Work required:
Repeat exactly and only the lines from the line containing "strap_wall + strap_cross_gap))" through the line containing "bpy.data.objects.remove(obj)", both included.

[BEGIN]

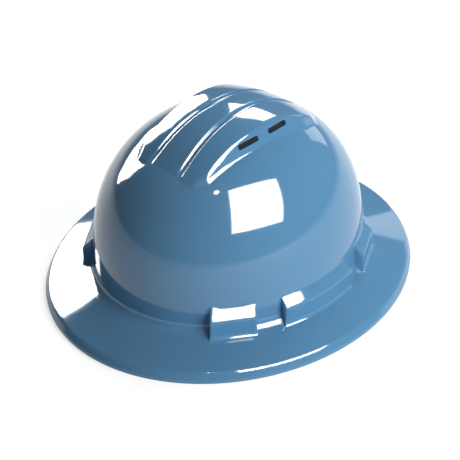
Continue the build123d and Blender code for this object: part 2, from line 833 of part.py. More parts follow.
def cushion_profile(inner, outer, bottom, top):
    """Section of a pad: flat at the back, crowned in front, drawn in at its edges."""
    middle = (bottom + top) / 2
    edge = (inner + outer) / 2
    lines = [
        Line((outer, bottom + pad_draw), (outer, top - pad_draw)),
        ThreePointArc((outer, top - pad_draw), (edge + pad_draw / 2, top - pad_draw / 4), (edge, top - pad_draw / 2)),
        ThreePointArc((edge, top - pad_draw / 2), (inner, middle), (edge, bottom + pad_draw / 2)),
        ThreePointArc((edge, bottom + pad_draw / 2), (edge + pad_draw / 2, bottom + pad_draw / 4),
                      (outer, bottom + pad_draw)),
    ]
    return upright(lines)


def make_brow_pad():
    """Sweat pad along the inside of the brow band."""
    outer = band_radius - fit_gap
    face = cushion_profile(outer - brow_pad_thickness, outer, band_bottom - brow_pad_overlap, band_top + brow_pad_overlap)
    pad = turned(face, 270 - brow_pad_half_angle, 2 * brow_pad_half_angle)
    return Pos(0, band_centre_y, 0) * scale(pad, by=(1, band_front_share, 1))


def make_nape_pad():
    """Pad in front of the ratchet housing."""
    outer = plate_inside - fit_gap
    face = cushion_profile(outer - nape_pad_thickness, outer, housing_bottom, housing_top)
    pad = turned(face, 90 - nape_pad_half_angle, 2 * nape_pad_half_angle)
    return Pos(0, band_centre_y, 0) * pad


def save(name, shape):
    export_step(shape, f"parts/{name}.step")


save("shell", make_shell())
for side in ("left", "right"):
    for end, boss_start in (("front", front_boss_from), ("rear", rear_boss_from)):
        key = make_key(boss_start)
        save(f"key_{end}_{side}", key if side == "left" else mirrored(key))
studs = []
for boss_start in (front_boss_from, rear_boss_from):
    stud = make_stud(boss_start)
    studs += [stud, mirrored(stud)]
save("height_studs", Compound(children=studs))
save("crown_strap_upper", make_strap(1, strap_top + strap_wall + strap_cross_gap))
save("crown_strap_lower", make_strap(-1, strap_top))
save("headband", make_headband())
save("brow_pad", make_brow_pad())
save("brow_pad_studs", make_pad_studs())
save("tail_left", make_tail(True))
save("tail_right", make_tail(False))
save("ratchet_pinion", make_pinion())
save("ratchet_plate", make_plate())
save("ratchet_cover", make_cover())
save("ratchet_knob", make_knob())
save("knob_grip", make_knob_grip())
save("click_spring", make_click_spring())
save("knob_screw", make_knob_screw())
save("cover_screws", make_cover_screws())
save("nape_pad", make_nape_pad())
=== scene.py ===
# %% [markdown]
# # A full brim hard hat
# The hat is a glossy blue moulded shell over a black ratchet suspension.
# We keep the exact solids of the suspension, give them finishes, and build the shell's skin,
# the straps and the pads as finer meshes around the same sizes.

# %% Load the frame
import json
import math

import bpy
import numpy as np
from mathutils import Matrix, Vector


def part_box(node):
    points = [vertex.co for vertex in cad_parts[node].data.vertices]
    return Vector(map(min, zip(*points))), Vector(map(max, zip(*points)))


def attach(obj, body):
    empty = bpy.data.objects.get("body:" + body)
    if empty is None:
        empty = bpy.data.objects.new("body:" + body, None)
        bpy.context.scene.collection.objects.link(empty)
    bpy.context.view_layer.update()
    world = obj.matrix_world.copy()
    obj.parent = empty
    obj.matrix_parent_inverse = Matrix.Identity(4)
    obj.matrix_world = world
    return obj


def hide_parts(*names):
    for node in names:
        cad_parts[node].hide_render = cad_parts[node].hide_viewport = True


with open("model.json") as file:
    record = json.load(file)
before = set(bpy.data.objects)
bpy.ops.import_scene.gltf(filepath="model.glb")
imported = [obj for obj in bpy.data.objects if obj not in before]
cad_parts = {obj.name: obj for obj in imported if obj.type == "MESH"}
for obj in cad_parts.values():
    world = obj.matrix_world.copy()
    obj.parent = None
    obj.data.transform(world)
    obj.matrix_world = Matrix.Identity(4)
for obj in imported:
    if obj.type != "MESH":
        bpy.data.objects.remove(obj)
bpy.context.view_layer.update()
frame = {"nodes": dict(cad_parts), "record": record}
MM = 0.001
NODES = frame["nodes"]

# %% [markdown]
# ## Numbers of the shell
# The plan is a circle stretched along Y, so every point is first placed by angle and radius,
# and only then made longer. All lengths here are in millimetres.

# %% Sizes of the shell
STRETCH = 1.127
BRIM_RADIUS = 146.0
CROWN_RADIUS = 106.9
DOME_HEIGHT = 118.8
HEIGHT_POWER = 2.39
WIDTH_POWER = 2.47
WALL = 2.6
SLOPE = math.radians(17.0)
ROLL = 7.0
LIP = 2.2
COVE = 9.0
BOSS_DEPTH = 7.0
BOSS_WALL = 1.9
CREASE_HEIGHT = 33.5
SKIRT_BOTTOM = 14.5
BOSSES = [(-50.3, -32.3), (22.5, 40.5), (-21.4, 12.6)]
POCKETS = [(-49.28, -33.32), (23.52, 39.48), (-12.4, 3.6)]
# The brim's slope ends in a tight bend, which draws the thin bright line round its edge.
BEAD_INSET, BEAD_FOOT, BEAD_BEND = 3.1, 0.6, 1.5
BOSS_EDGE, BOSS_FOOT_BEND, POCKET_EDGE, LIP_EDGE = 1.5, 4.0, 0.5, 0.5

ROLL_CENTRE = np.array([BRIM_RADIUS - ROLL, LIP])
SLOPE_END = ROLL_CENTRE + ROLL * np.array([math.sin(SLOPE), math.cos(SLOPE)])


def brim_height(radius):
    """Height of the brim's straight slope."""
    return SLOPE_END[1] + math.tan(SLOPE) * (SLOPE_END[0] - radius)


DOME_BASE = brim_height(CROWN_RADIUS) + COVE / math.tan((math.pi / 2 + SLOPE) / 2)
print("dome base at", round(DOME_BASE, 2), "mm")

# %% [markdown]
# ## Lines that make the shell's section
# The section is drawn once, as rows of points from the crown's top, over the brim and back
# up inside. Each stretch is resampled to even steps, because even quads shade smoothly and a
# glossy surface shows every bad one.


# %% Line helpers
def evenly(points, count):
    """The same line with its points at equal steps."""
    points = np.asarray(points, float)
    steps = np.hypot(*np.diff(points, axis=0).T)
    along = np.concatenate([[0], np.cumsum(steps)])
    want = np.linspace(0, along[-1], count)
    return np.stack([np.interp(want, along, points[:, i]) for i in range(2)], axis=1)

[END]

The reply:
save("crown_strap_upper", make_strap(1, strap_top + strap_wall + strap_cross_gap))
save("crown_strap_lower", make_strap(-1, strap_top))
save("headband", make_headband())
save("brow_pad", make_brow_pad())
save("brow_pad_studs", make_pad_studs())
save("tail_left", make_tail(True))
save("tail_right", make_tail(False))
save("ratchet_pinion", make_pinion())
save("ratchet_plate", make_plate())
save("ratchet_cover", make_cover())
save("ratchet_knob", make_knob())
save("knob_grip", make_knob_grip())
save("click_spring", make_click_spring())
save("knob_screw", make_knob_screw())
save("cover_screws", make_cover_screws())
save("nape_pad", make_nape_pad())
=== scene.py ===
# %% [markdown]
# # A full brim hard hat
# The hat is a glossy blue moulded shell over a black ratchet suspension.
# We keep the exact solids of the suspension, give them finishes, and build the shell's skin,
# the straps and the pads as finer meshes around the same sizes.

# %% Load the frame
import json
import math

import bpy
import numpy as np
from mathutils import Matrix, Vector


def part_box(node):
    points = [vertex.co for vertex in cad_parts[node].data.vertices]
    return Vector(map(min, zip(*points))), Vector(map(max, zip(*points)))


def attach(obj, body):
    empty = bpy.data.objects.get("body:" + body)
    if empty is None:
        empty = bpy.data.objects.new("body:" + body, None)
        bpy.context.scene.collection.objects.link(empty)
    bpy.context.view_layer.update()
    world = obj.matrix_world.copy()
    obj.parent = empty
    obj.matrix_parent_inverse = Matrix.Identity(4)
    obj.matrix_world = world
    return obj


def hide_parts(*names):
    for node in names:
        cad_parts[node].hide_render = cad_parts[node].hide_viewport = True


with open("model.json") as file:
    record = json.load(file)
before = set(bpy.data.objects)
bpy.ops.import_scene.gltf(filepath="model.glb")
imported = [obj for obj in bpy.data.objects if obj not in before]
cad_parts = {obj.name: obj for obj in imported if obj.type == "MESH"}
for obj in cad_parts.values():
    world = obj.matrix_world.copy()
    obj.parent = None
    obj.data.transform(world)
    obj.matrix_world = Matrix.Identity(4)
for obj in imported:
    if obj.type != "MESH":
        bpy.data.objects.remove(obj)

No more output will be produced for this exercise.